(Entries with model source code)
§ §

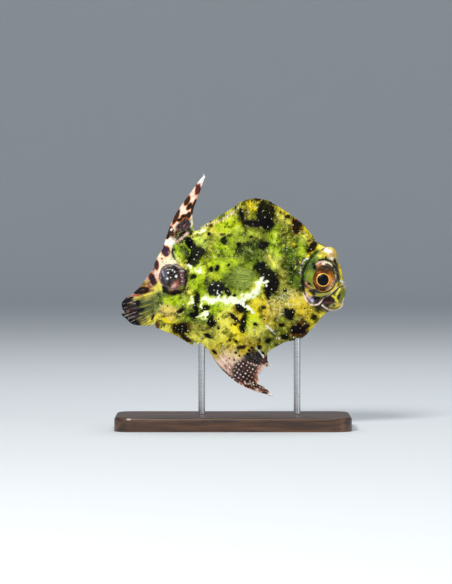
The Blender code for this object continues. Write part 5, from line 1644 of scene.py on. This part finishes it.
class FILEFISH_OT_stage(bpy.types.Operator):
    """Make the pale floor and backdrop, the soft lights and the camera"""

    bl_idname = "filefish.stage"
    bl_label = "Studio"

    def execute(self, context):
        settings = context.scene.filefish_stage
        floor = make_floor()
        set_material(floor, studio_material(tuple(settings.floor)))
        target = Vector(TARGET) * MM
        for name, place, size, power, colour in LIGHTS:
            light = bpy.data.lights.new(name, "AREA")
            light.shape, light.size, light.energy, light.color = "DISK", size, power, colour
            aimed(name, light, place, target)
        world = bpy.data.worlds.new("studio")
        world.use_nodes = True
        glow = world.node_tree.nodes["Background"].inputs
        glow["Color"].default_value = (0.86, 0.92, 1.0, 1.0)
        glow["Strength"].default_value = 0.22
        context.scene.world = world
        camera = bpy.data.cameras.new("camera")
        camera.sensor_fit = "VERTICAL"
        camera.sensor_height = 24.0
        camera.lens = FRAME_LENS * settings.camera_distance
        camera.clip_start = 0.01
        tilt = settings.camera_height
        way = Vector((0.0, -math.cos(tilt), math.sin(tilt)))
        obj = aimed("camera", camera, target + settings.camera_distance * way, target)
        context.scene.camera = obj
        context.scene.view_settings.view_transform = "Standard"
        return {"FINISHED"}


class FILEFISH_PT_panel(bpy.types.Panel):
    bl_label = "Filefish"
    bl_idname = "FILEFISH_PT_panel"
    bl_space_type = "VIEW_3D"
    bl_region_type = "UI"
    bl_category = "Filefish"

    def draw(self, context):
        for operator in OPERATORS:
            self.layout.operator(operator.bl_idname)
        for name in SETTINGS:
            box = self.layout.box()
            group = getattr(context.scene, name)
            for field in SETTINGS[name].__annotations__:
                box.prop(group, field)


OPERATORS = (
    FILEFISH_OT_skin, FILEFISH_OT_fins, FILEFISH_OT_eyes, FILEFISH_OT_bristles, FILEFISH_OT_stand,
    FILEFISH_OT_stage,
)


def register():
    for group in (*SETTINGS.values(), *OPERATORS, FILEFISH_PT_panel):
        bpy.utils.register_class(group)
    for name, group in SETTINGS.items():
        setattr(bpy.types.Scene, name, bpy.props.PointerProperty(type=group))


def unregister():
    for name in SETTINGS:
        delattr(bpy.types.Scene, name)
    for group in (FILEFISH_PT_panel, *reversed(OPERATORS), *reversed(SETTINGS.values())):
        bpy.utils.unregister_class(group)


def corners(bounds):
    return [[float(value) for value in corner] for corner in bounds]


def main():
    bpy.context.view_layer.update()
    register()
    bpy.ops.filefish.skin()
    bpy.ops.filefish.fins()
    bpy.ops.filefish.eyes()
    bpy.ops.filefish.bristles()
    bpy.ops.filefish.stand()
    bpy.ops.filefish.stage()


if __name__ == "__main__":
    main()
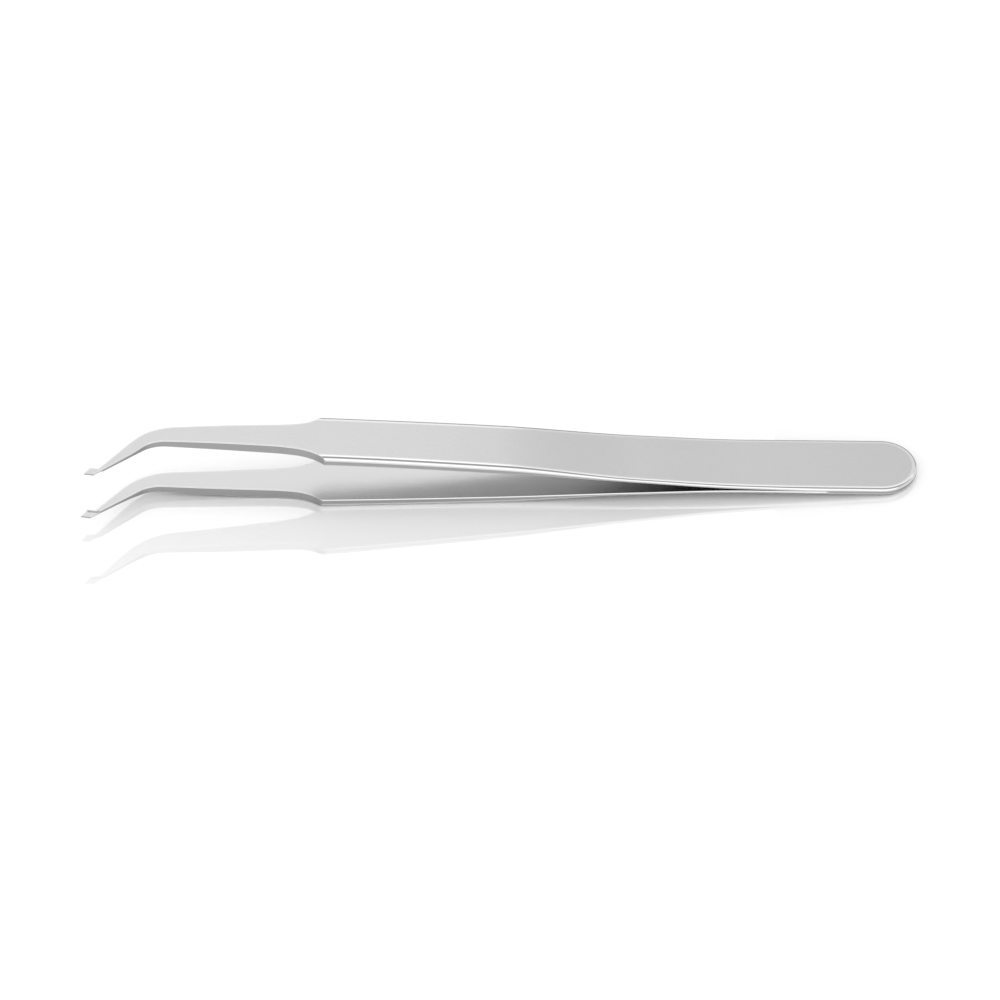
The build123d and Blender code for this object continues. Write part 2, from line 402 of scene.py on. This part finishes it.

§ §

* **Exercise description**: Write the material out again word for word.

* **Worked solution**:
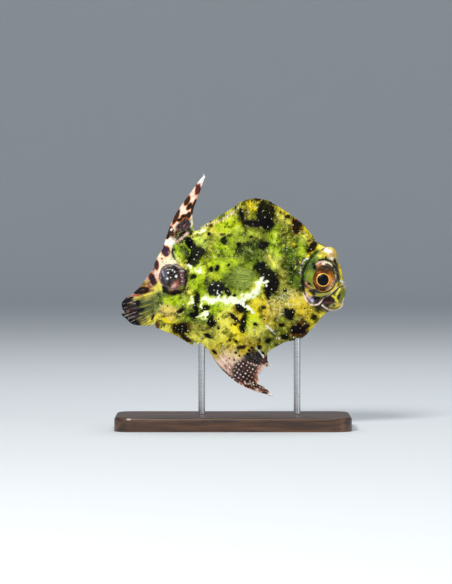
The Blender code for this object continues. Write part 5, from line 1644 of scene.py on. This part finishes it.
class FILEFISH_OT_stage(bpy.types.Operator):
    """Make the pale floor and backdrop, the soft lights and the camera"""

    bl_idname = "filefish.stage"
    bl_label = "Studio"

    def execute(self, context):
        settings = context.scene.filefish_stage
        floor = make_floor()
        set_material(floor, studio_material(tuple(settings.floor)))
        target = Vector(TARGET) * MM
        for name, place, size, power, colour in LIGHTS:
            light = bpy.data.lights.new(name, "AREA")
            light.shape, light.size, light.energy, light.color = "DISK", size, power, colour
            aimed(name, light, place, target)
        world = bpy.data.worlds.new("studio")
        world.use_nodes = True
        glow = world.node_tree.nodes["Background"].inputs
        glow["Color"].default_value = (0.86, 0.92, 1.0, 1.0)
        glow["Strength"].default_value = 0.22
        context.scene.world = world
        camera = bpy.data.cameras.new("camera")
        camera.sensor_fit = "VERTICAL"
        camera.sensor_height = 24.0
        camera.lens = FRAME_LENS * settings.camera_distance
        camera.clip_start = 0.01
        tilt = settings.camera_height
        way = Vector((0.0, -math.cos(tilt), math.sin(tilt)))
        obj = aimed("camera", camera, target + settings.camera_distance * way, target)
        context.scene.camera = obj
        context.scene.view_settings.view_transform = "Standard"
        return {"FINISHED"}


class FILEFISH_PT_panel(bpy.types.Panel):
    bl_label = "Filefish"
    bl_idname = "FILEFISH_PT_panel"
    bl_space_type = "VIEW_3D"
    bl_region_type = "UI"
    bl_category = "Filefish"

    def draw(self, context):
        for operator in OPERATORS:
            self.layout.operator(operator.bl_idname)
        for name in SETTINGS:
            box = self.layout.box()
            group = getattr(context.scene, name)
            for field in SETTINGS[name].__annotations__:
                box.prop(group, field)


OPERATORS = (
    FILEFISH_OT_skin, FILEFISH_OT_fins, FILEFISH_OT_eyes, FILEFISH_OT_bristles, FILEFISH_OT_stand,
    FILEFISH_OT_stage,
)


def register():
    for group in (*SETTINGS.values(), *OPERATORS, FILEFISH_PT_panel):
        bpy.utils.register_class(group)
    for name, group in SETTINGS.items():
        setattr(bpy.types.Scene, name, bpy.props.PointerProperty(type=group))


def unregister():
    for name in SETTINGS:
        delattr(bpy.types.Scene, name)
    for group in (FILEFISH_PT_panel, *reversed(OPERATORS), *reversed(SETTINGS.values())):
        bpy.utils.unregister_class(group)


def corners(bounds):
    return [[float(value) for value in corner] for corner in bounds]


def main():
    bpy.context.view_layer.update()
    register()
    bpy.ops.filefish.skin()
    bpy.ops.filefish.fins()
    bpy.ops.filefish.eyes()
    bpy.ops.filefish.bristles()
    bpy.ops.filefish.stand()
    bpy.ops.filefish.stage()


if __name__ == "__main__":
    main()
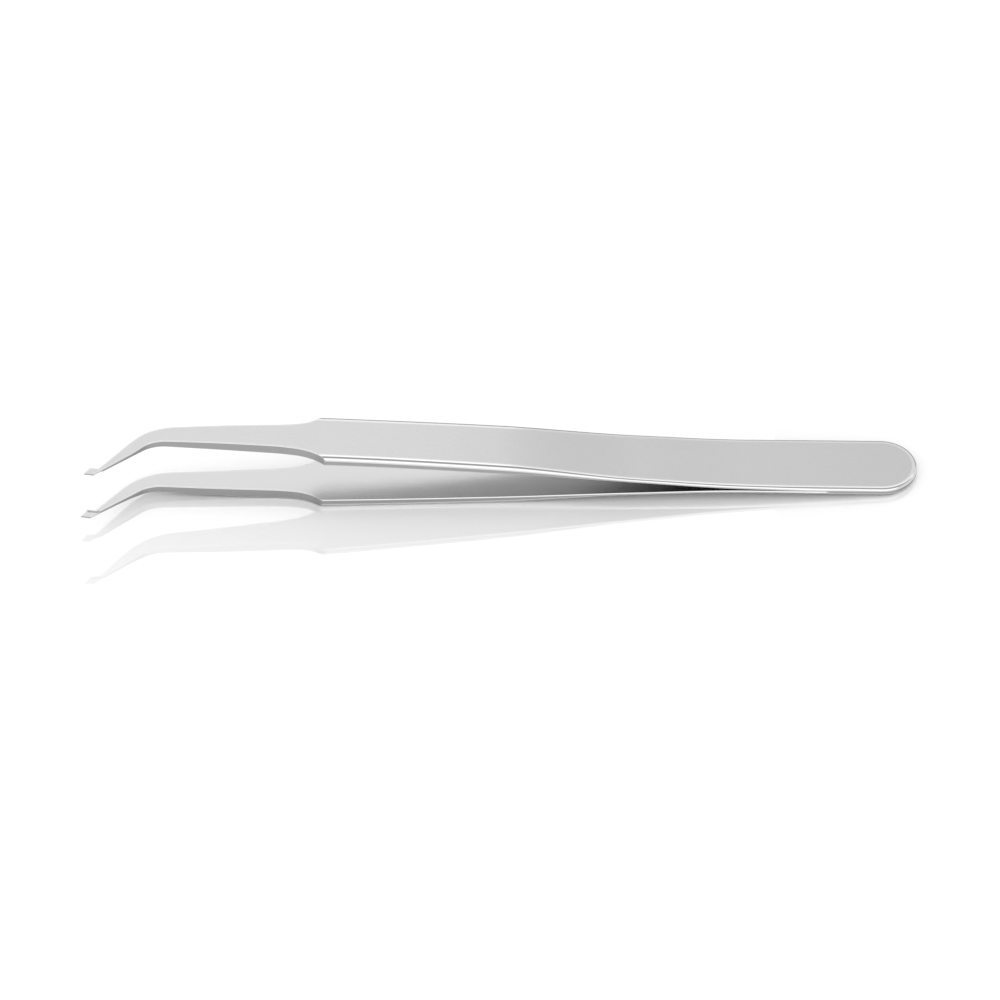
The build123d and Blender code for this object continues. Write part 2, from line 402 of scene.py on. This part finishes it.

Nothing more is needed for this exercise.